Enjoy the little things, for one day you may look back and realize they were the big things.

I needed a calm atmosphere and I expected to get much of it there but it was the opposite of it it. Children were playing with the kids playing machines. The atmosphere was uproarious, as there was absolute pandemonium—kids shouting, making a hale of noise. Though these kids came with their mothers and some of them, a complete family, coming to celebrate birthdays because I could see cakes and wines on some of the tables whereas others came to give their kids a treat.

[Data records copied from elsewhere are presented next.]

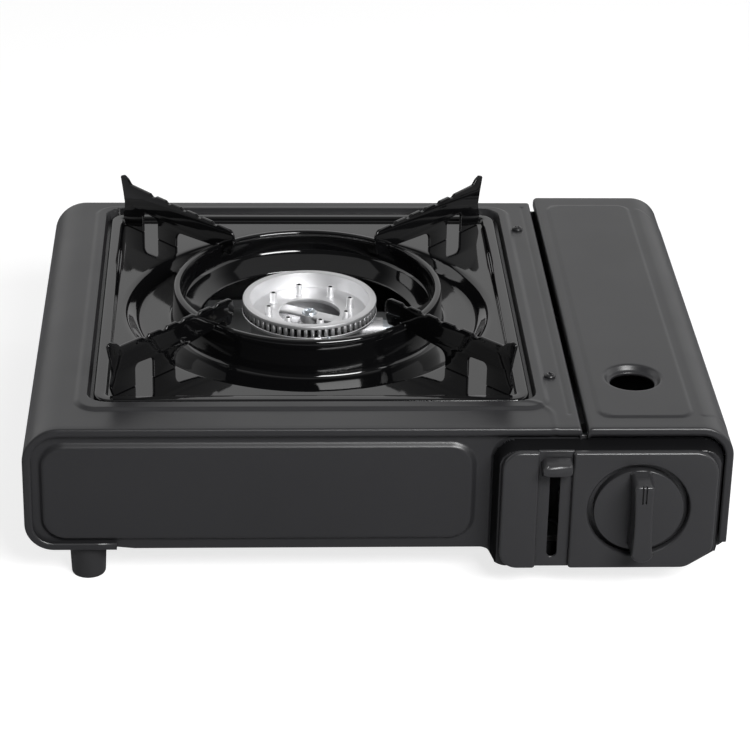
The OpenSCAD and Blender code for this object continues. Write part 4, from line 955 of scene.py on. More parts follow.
class EndPanel(Piece):
    """Front or rear wall with its raised rectangle."""

    finish = "casing_enamel"
    plane = 2.38
    raised_x: Point2
    belly_step: float
    spans: tuple[Point3, ...]

    raised_z, raised_r, rise, slope = (22.4, 76.4), 13.0, 2.0, 3.0
    tray_x, tray_z = (151.0, 162.6, 166.4, 169.0), (13.3, 21.0, 18.2, 20.2)

    def limits(self, x: np.ndarray) -> tuple[np.ndarray, np.ndarray]:
        """Lower and upper edge of the panel at each place along X."""
        c = CASING

        def drop(inside: np.ndarray, r: float) -> np.ndarray:
            """How far a corner of radius r has fallen away at a distance inside it."""
            return np.where(inside > 0, r - np.sqrt(np.clip(r * r - inside ** 2, 0, None)), 0.0)

        low = np.where(x > -c.half_w + c.belly_flange, c.belly_z, c.belly_z + 0.95)
        low = low - (c.belly_z - self.tray_z[0]) * ease((x - self.belly_step) / 12.0) + drop(-156.0 - x, 13.0)
        low = np.where(x > self.tray_x[0], np.interp(x, self.tray_x, self.tray_z), low)
        high = np.where(x > c.bay_x - 1.0, c.deck_z - 4.5, c.deck_z - 1.05)
        high = high - drop(-152.0 - x, 17.0) - drop(x - 153.2, 11.5)
        return low, np.maximum(high, low)

    def relief(self, x: np.ndarray, z: np.ndarray) -> np.ndarray:
        """How far the sheet stands in front of its plane."""
        (x0, x1), (z0, z1) = self.raised_x, self.raised_z
        return self.rise * ease(-box_distance(x, z, x0, z0, x1, z1, self.raised_r) / self.slope)

    def sheet(self) -> np.ndarray:
        """Points of the wall as it faces the front, by place along X and height."""
        xs = spaced(*self.spans)
        zs = spaced((13, 34, 0.6), (34, 64, 4), (64, 84, 0.4))
        low, high = self.limits(xs)
        x = np.broadcast_to(xs[:, None], (len(xs), len(zs)))
        z = np.clip(zs, low[:, None], high[:, None])
        return np.stack([x, self.plane - self.relief(x, z), z], -1)


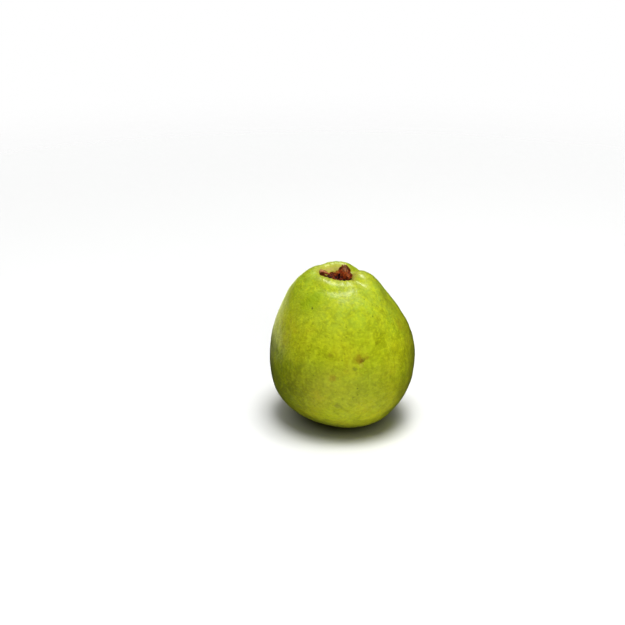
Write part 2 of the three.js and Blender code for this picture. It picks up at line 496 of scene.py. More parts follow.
@dataclass(frozen=True)
class Patches:
    """Soft patches of one colour, which start at the noise low and are full at high.

    A squeeze under 1 draws them out upwards into streaks.
    """

    size: float
    seed: float
    low: float
    high: float
    strength: float
    tint: str
    squeeze: float = 1.0


@dataclass(frozen=True)
class Dots:
    """Round dots: how far apart, how large, which pattern, and what share of them is there."""

    spacing: float
    size: float
    seed: float
    share: float


@dataclass(frozen=True)
class Mark:
    """A blemish on the skin: where it is, how large, its colour and how strong."""

    polar: float
    azimuth: float
    size: float
    tint: str
    strength: float
    ragged: float = 0.5


@dataclass(frozen=True)
class Stain:
    """A colour that comes in along a band of some measure, up to a strength."""

    tint: str
    band: Band
    strength: float = 1.0


class Finish(Graph):
    """A material on one Principled shader.

    Attributes:
        RAGGED: How far the edge of a dot strays, as a share of its size.
    """

    RAGGED = 0.6

    def __init__(self, name: str, effects: Effects) -> None:
        """Starts a material.

        Args:
            name: What the material is called.
            effects: The shader groups that it may use.
        """
        self.material = bpy.data.materials.new(name)
        self.material.use_nodes = True
        super().__init__(self.material.node_tree)
        self.effects = effects
        self.shader = self.tree.nodes["Principled BSDF"]
        self.place = self.out(self.node("ShaderNodeTexCoord"), "Object")

    def set(self, **inputs: Value) -> None:
        """Sets the shader's inputs, by name with _ for each space."""
        for name, value in inputs.items():
            self.feed(self.shader.inputs[name.replace("_", " ")], value)

    def attribute(self, name: str, output: str = "Fac") -> Field:
        """A number, or with output Vector three, that the mesh carries at each point."""
        return self.out(self.node("ShaderNodeAttribute", attribute_name=name), output)

    def patches(
        self, size: float, seed: float, low: float = 0.4, high: float = 0.6, squeeze: float = 1.0
    ) -> Field:
        """Soft patches of a size, as Mottling makes them.

        Args:
            size: The size of a patch.
            seed: The pattern's own number.
            low: The noise at which a patch starts.
            high: The noise at which it is full.
            squeeze: Its width over its height: 1 is round, and 0.2 is five times as tall.

        Returns:
            The mask, from 0 to 1.
        """
        place = self.vector("MULTIPLY", self.place, (1.0, 1.0, squeeze))
        inputs = {"Place": place, "Size": size, "Seed": seed, "Low": low, "High": high}
        return self.effects.mottling.place(self, **inputs)

    def dotted(self, dots: Dots) -> Field:
        """Round dots, as Specks makes them, a little ragged.

        Args:
            dots: The dots.

        Returns:
            The mask, from 0 to 1.
        """
        inputs = {"Place": self.place, "Spacing": dots.spacing, "Size": dots.size}
        inputs |= {"Seed": dots.seed, "Share": dots.share, "Ragged": dots.size * self.RAGGED}
        return self.effects.specks.place(self, **inputs)

    def stained(self, tint: Value, stain: Stain, measure: Field, share: Value = 1.0) -> Field:
        """Lays a stain over a colour.

        Args:
            tint: The colour so far.
            stain: The stain.
            measure: What its band is measured on.
            share: How much of it there is besides, from 0 to 1.

        Returns:
            The colour with the stain.
        """
        mask = self.smooth(measure, *stain.band) * share * stain.strength
        return self.mix(mask, tint, colour(stain.tint))

    def relief(self, height: Field, distance: float) -> None:
        """Gives the surface fine relief, where a height of 1 stands out by the distance."""
        bump = self.node("ShaderNodeBump", {"Height": height, "Distance": distance})
        self.feed(self.shader.inputs["Normal"], self.out(bump, "Normal"))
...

I sat there chilling with my bottled water, pressing my phone and making some videos and at a time started watching live football—powered by betway. It was actually a premiere league. Suddenly, a guy walked behind me showing his face on my camera as if he wanted to have a chat with me. I spent couple of hours and walked down to order for take away. I oredered for ice cream. A plate of ice cream was #1000. I wouldn't mind the cost, so I didn't open it but I noticed how light it was when they packaged it in a take away bag and handed over to me. I gave them my ATM card. Walking out of the restaurant, I was so excited I had a nice time hanging out what I  haven't done in such a long time now. I really had the best solo date of my life and I envisage often repetition. 

When I got home I was surprised to bring out the plate of ice cream only to see bubble, looked into the bag it all poured inside the bag. It was a mess. The most annoying part it was melted. Their ice cream was sweet not disputing it but melted. I had myself to blame for not ordering righly. My bad I didn't specify whether melted or frozen ice cream because they have rendered me their services before. I was highly disappointed after feeling a blessed moment with Crunchies Fried there; and this was what I got. I later found that their ice cream is always melted but I must confess it tastes so nice.

Learn this—The greatest problem of man is not having peace with yourself. Always show yourself love. Take yourself out whenever you feel bored. Learn to make yourself happy.